● DATA PROVIDED:
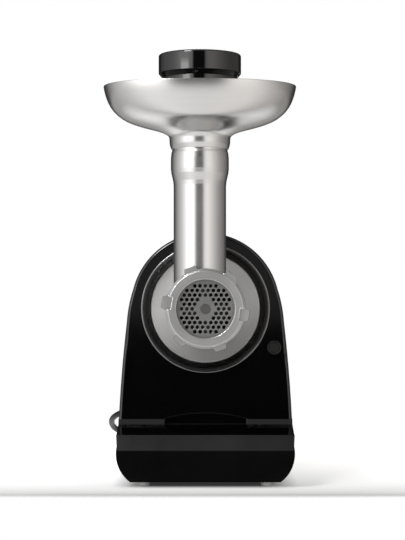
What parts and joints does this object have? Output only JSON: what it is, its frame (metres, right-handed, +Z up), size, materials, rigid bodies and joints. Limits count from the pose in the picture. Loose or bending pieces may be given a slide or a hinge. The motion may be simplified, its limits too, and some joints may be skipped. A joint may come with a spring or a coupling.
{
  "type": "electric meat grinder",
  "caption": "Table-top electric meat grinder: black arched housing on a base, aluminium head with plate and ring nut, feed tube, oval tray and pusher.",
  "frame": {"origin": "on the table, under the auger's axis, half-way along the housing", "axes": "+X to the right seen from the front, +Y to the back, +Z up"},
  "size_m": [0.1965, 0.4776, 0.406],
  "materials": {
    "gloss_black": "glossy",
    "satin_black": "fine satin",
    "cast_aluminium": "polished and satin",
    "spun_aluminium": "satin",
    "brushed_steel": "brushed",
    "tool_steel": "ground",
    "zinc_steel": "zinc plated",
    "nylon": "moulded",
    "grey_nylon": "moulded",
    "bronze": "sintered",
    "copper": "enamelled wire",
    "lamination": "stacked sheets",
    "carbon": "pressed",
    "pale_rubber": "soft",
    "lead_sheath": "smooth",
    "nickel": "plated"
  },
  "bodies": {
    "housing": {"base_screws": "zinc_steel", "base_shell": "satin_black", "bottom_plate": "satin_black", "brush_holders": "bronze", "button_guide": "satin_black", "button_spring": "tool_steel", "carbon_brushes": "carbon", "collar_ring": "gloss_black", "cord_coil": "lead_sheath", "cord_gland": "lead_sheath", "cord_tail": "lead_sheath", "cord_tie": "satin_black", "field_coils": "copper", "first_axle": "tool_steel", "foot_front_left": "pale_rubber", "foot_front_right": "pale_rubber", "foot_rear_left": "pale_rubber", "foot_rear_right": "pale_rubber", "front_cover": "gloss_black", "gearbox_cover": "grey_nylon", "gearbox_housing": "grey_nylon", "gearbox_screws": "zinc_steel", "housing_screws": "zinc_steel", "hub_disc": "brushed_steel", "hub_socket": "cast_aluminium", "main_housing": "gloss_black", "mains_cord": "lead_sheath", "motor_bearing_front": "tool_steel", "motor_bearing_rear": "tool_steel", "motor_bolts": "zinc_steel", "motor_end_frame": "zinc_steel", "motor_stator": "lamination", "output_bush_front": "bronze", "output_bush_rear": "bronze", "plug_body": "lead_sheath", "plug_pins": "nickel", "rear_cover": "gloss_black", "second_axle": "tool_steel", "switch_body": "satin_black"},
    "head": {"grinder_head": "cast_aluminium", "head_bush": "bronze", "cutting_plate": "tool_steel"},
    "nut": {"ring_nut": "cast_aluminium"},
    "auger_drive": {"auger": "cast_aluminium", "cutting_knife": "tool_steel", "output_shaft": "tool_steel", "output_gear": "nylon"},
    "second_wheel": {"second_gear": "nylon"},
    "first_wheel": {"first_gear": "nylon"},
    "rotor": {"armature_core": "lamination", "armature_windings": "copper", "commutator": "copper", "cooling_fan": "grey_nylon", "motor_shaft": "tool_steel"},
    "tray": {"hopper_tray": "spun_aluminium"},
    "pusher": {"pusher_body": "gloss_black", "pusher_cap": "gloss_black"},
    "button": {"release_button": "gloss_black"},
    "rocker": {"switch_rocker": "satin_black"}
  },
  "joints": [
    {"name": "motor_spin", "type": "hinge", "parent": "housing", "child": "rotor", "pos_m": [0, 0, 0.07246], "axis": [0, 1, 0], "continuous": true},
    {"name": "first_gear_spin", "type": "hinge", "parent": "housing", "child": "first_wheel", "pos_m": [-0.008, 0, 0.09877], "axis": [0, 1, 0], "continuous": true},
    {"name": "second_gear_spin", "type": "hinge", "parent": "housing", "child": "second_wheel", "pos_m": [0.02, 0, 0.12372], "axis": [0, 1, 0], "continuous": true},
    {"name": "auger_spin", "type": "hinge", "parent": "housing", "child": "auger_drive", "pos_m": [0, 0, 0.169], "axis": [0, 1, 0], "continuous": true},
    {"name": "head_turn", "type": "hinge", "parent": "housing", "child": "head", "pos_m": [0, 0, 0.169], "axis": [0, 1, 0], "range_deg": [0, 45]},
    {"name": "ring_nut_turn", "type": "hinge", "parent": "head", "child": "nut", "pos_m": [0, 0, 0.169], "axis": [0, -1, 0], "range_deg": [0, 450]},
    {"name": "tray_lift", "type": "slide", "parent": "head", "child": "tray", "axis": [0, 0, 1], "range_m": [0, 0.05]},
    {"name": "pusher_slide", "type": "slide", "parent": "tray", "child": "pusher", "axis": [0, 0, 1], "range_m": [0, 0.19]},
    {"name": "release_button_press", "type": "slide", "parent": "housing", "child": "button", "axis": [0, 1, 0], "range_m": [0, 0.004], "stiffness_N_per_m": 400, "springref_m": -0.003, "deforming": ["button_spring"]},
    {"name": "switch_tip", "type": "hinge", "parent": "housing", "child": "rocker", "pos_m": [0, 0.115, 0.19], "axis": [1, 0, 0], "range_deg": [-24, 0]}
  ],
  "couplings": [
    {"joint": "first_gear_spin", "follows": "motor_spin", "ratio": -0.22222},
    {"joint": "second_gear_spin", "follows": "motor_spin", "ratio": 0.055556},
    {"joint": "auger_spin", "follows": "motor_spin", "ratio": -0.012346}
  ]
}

● DESCRIPTION OF THE TASK: Can you give every line above again, exactly as written?

● RIGHT ANSWER:
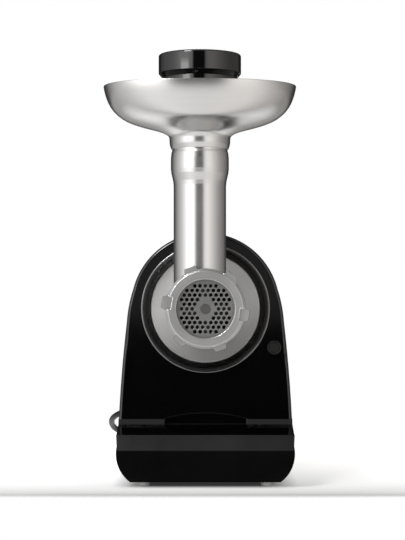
What parts and joints does this object have? Output only JSON: what it is, its frame (metres, right-handed, +Z up), size, materials, rigid bodies and joints. Limits count from the pose in the picture. Loose or bending pieces may be given a slide or a hinge. The motion may be simplified, its limits too, and some joints may be skipped. A joint may come with a spring or a coupling.
{
  "type": "electric meat grinder",
  "caption": "Table-top electric meat grinder: black arched housing on a base, aluminium head with plate and ring nut, feed tube, oval tray and pusher.",
  "frame": {"origin": "on the table, under the auger's axis, half-way along the housing", "axes": "+X to the right seen from the front, +Y to the back, +Z up"},
  "size_m": [0.1965, 0.4776, 0.406],
  "materials": {
    "gloss_black": "glossy",
    "satin_black": "fine satin",
    "cast_aluminium": "polished and satin",
    "spun_aluminium": "satin",
    "brushed_steel": "brushed",
    "tool_steel": "ground",
    "zinc_steel": "zinc plated",
    "nylon": "moulded",
    "grey_nylon": "moulded",
    "bronze": "sintered",
    "copper": "enamelled wire",
    "lamination": "stacked sheets",
    "carbon": "pressed",
    "pale_rubber": "soft",
    "lead_sheath": "smooth",
    "nickel": "plated"
  },
  "bodies": {
    "housing": {"base_screws": "zinc_steel", "base_shell": "satin_black", "bottom_plate": "satin_black", "brush_holders": "bronze", "button_guide": "satin_black", "button_spring": "tool_steel", "carbon_brushes": "carbon", "collar_ring": "gloss_black", "cord_coil": "lead_sheath", "cord_gland": "lead_sheath", "cord_tail": "lead_sheath", "cord_tie": "satin_black", "field_coils": "copper", "first_axle": "tool_steel", "foot_front_left": "pale_rubber", "foot_front_right": "pale_rubber", "foot_rear_left": "pale_rubber", "foot_rear_right": "pale_rubber", "front_cover": "gloss_black", "gearbox_cover": "grey_nylon", "gearbox_housing": "grey_nylon", "gearbox_screws": "zinc_steel", "housing_screws": "zinc_steel", "hub_disc": "brushed_steel", "hub_socket": "cast_aluminium", "main_housing": "gloss_black", "mains_cord": "lead_sheath", "motor_bearing_front": "tool_steel", "motor_bearing_rear": "tool_steel", "motor_bolts": "zinc_steel", "motor_end_frame": "zinc_steel", "motor_stator": "lamination", "output_bush_front": "bronze", "output_bush_rear": "bronze", "plug_body": "lead_sheath", "plug_pins": "nickel", "rear_cover": "gloss_black", "second_axle": "tool_steel", "switch_body": "satin_black"},
    "head": {"grinder_head": "cast_aluminium", "head_bush": "bronze", "cutting_plate": "tool_steel"},
    "nut": {"ring_nut": "cast_aluminium"},
    "auger_drive": {"auger": "cast_aluminium", "cutting_knife": "tool_steel", "output_shaft": "tool_steel", "output_gear": "nylon"},
    "second_wheel": {"second_gear": "nylon"},
    "first_wheel": {"first_gear": "nylon"},
    "rotor": {"armature_core": "lamination", "armature_windings": "copper", "commutator": "copper", "cooling_fan": "grey_nylon", "motor_shaft": "tool_steel"},
    "tray": {"hopper_tray": "spun_aluminium"},
    "pusher": {"pusher_body": "gloss_black", "pusher_cap": "gloss_black"},
    "button": {"release_button": "gloss_black"},
    "rocker": {"switch_rocker": "satin_black"}
  },
  "joints": [
    {"name": "motor_spin", "type": "hinge", "parent": "housing", "child": "rotor", "pos_m": [0, 0, 0.07246], "axis": [0, 1, 0], "continuous": true},
    {"name": "first_gear_spin", "type": "hinge", "parent": "housing", "child": "first_wheel", "pos_m": [-0.008, 0, 0.09877], "axis": [0, 1, 0], "continuous": true},
    {"name": "second_gear_spin", "type": "hinge", "parent": "housing", "child": "second_wheel", "pos_m": [0.02, 0, 0.12372], "axis": [0, 1, 0], "continuous": true},
    {"name": "auger_spin", "type": "hinge", "parent": "housing", "child": "auger_drive", "pos_m": [0, 0, 0.169], "axis": [0, 1, 0], "continuous": true},
    {"name": "head_turn", "type": "hinge", "parent": "housing", "child": "head", "pos_m": [0, 0, 0.169], "axis": [0, 1, 0], "range_deg": [0, 45]},
    {"name": "ring_nut_turn", "type": "hinge", "parent": "head", "child": "nut", "pos_m": [0, 0, 0.169], "axis": [0, -1, 0], "range_deg": [0, 450]},
    {"name": "tray_lift", "type": "slide", "parent": "head", "child": "tray", "axis": [0, 0, 1], "range_m": [0, 0.05]},
    {"name": "pusher_slide", "type": "slide", "parent": "tray", "child": "pusher", "axis": [0, 0, 1], "range_m": [0, 0.19]},
    {"name": "release_button_press", "type": "slide", "parent": "housing", "child": "button", "axis": [0, 1, 0], "range_m": [0, 0.004], "stiffness_N_per_m": 400, "springref_m": -0.003, "deforming": ["button_spring"]},
    {"name": "switch_tip", "type": "hinge", "parent": "housing", "child": "rocker", "pos_m": [0, 0.115, 0.19], "axis": [1, 0, 0], "range_deg": [-24, 0]}
  ],
  "couplings": [
    {"joint": "first_gear_spin", "follows": "motor_spin", "ratio": -0.22222},
    {"joint": "second_gear_spin", "follows": "motor_spin", "ratio": 0.055556},
    {"joint": "auger_spin", "follows": "motor_spin", "ratio": -0.012346}
  ]
}